In an investigation by the city, San Francisco police seized 10 boxes of information from the offices of the ADL. A police officer testified that 75 percent of the material was illegally obtained from confidential government sources, according to court records. Police also examined Bullock's computer files, which contained information on 9,876 people, along with 1,394 driver's license numbers. The people were divided into four categories: "Arabs," "Pinkos," "Right," and "Skins." Zeltzer and Blankfort were listed under "Pinkos." Included in Zeltzer's dossier was a description of the protest at the Fairmont Hotel.

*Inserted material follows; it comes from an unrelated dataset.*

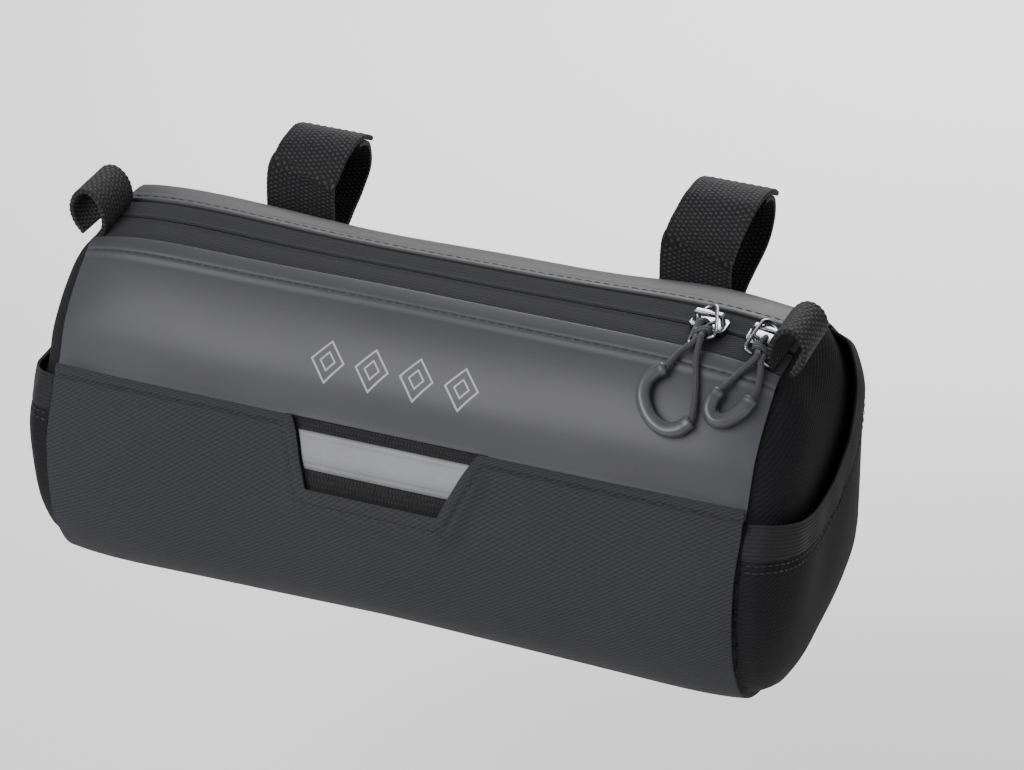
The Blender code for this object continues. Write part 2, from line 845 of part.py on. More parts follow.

Although thousands of nonpublic documents were found in the possession of both Bullock and the ADL, the city offered a settlement agreement to the organization in November 1993. As a result of the deal, the ADL paid a $75,000 civil fine -- most of which went to charitable causes along the lines of the ADL's own interests, such as a Hate Crimes Reward Fund -- while denying all allegations of wrongdoing.

Gerard, whom the ADL had sent on an all-expenses-paid trip to Israel in 1991, pleaded no contest to a misdemeanor charge of unauthorized use of a police computer and was sentenced to three years' probation, 45 days in jail, and a $2,500 fine. He is no longer with the Police Department.